** BEGIN GIVEN INFORMATION **
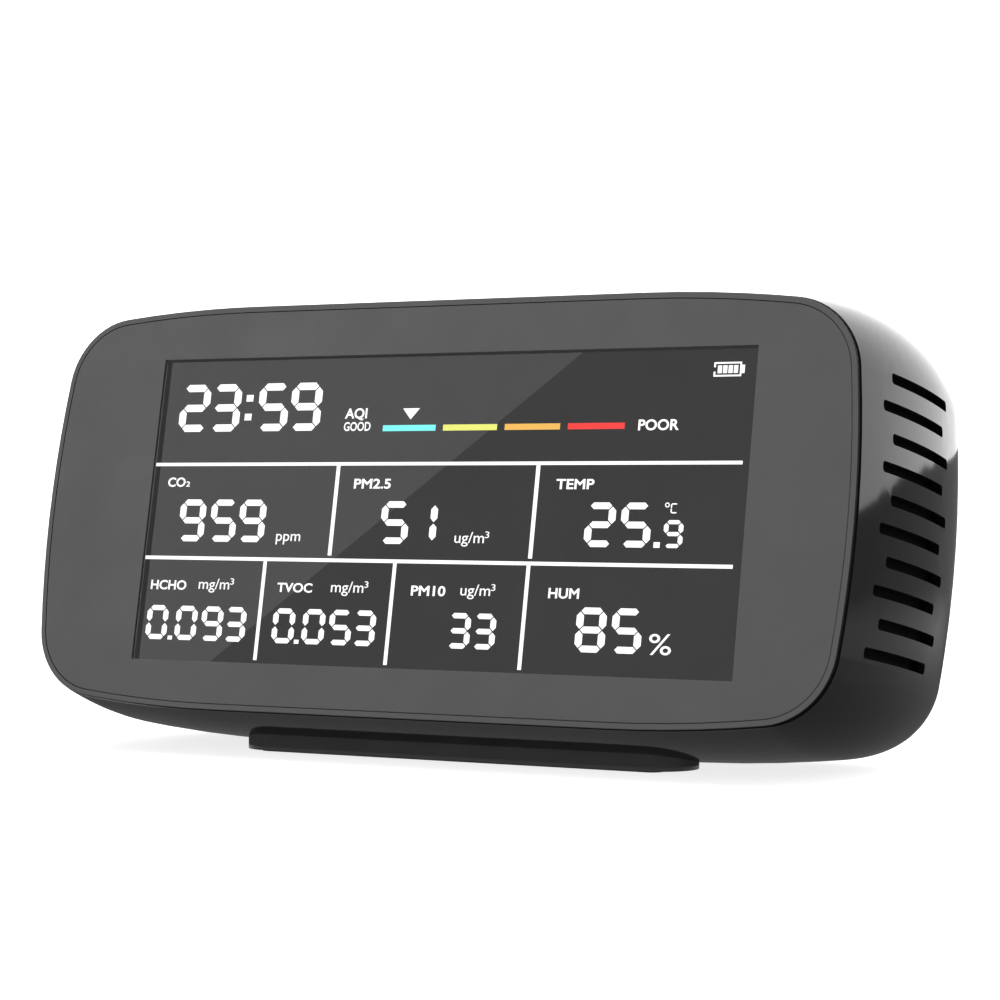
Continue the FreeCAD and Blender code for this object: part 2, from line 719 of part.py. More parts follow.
def make_casing(outer):
    cavity = hull("cavity", size("wall"), size("lip_depth") - 1)
    shell = cut("casing_shell", outer, cavity)
    ribs = []
    for index, side in enumerate((-1, 1)):
        place = (f"cell_x + ({side}) * 26", "cradle_floor - 4")
        ribs.append(box(f"cradle_rib{index}", "4", "8", "cell_depth - 8", "cell_depth + 8", *place))
    strip_y = "foot_front + strip_setback + strip_thickness / 2"
    foot_bosses = []
    for index, side in enumerate((-1, 1)):
        boss = ("foot_boss_width", None, "0", "foot_boss_top", f"({side}) * foot_screw_x", strip_y)
        foot_bosses.append(upright(f"foot_boss{index}", *boss, draw=circle))
    trimmed = common("inner_ribs", group("rib_blanks", ribs + foot_bosses), outer)
    posts = []
    for index, (x, y) in enumerate(POSTS):
        posts.append(cylinder(f"post{index}", "post_width", "post_end", "casing_depth - 1", x, y))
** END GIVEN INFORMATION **
Give the material above again, word for word.

## EXERCISE RESPONSE
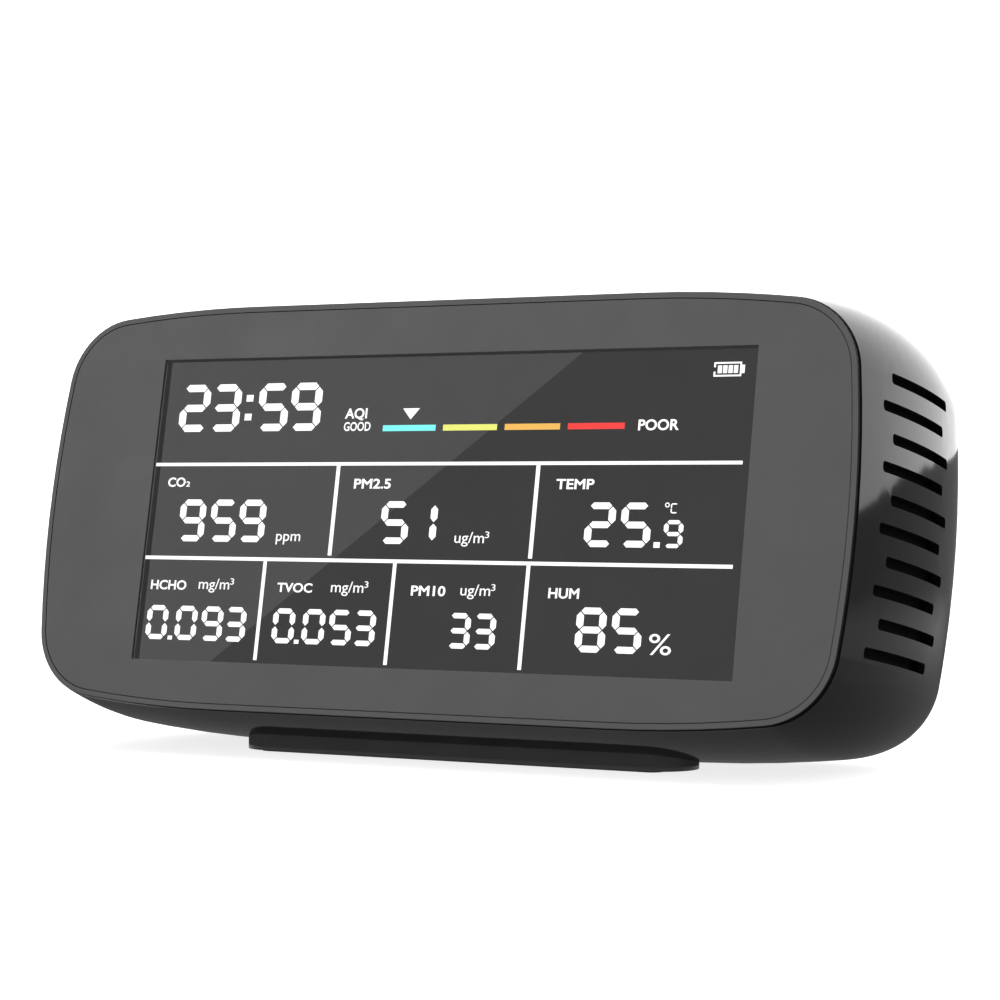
Continue the FreeCAD and Blender code for this object: part 2, from line 719 of part.py. More parts follow.
def make_casing(outer):
    cavity = hull("cavity", size("wall"), size("lip_depth") - 1)
    shell = cut("casing_shell", outer, cavity)
    ribs = []
    for index, side in enumerate((-1, 1)):
        place = (f"cell_x + ({side}) * 26", "cradle_floor - 4")
        ribs.append(box(f"cradle_rib{index}", "4", "8", "cell_depth - 8", "cell_depth + 8", *place))
    strip_y = "foot_front + strip_setback + strip_thickness / 2"
    foot_bosses = []
    for index, side in enumerate((-1, 1)):
        boss = ("foot_boss_width", None, "0", "foot_boss_top", f"({side}) * foot_screw_x", strip_y)
        foot_bosses.append(upright(f"foot_boss{index}", *boss, draw=circle))
    trimmed = common("inner_ribs", group("rib_blanks", ribs + foot_bosses), outer)
    posts = []
    for index, (x, y) in enumerate(POSTS):
        posts.append(cylinder(f"post{index}", "post_width", "post_end", "casing_depth - 1", x, y))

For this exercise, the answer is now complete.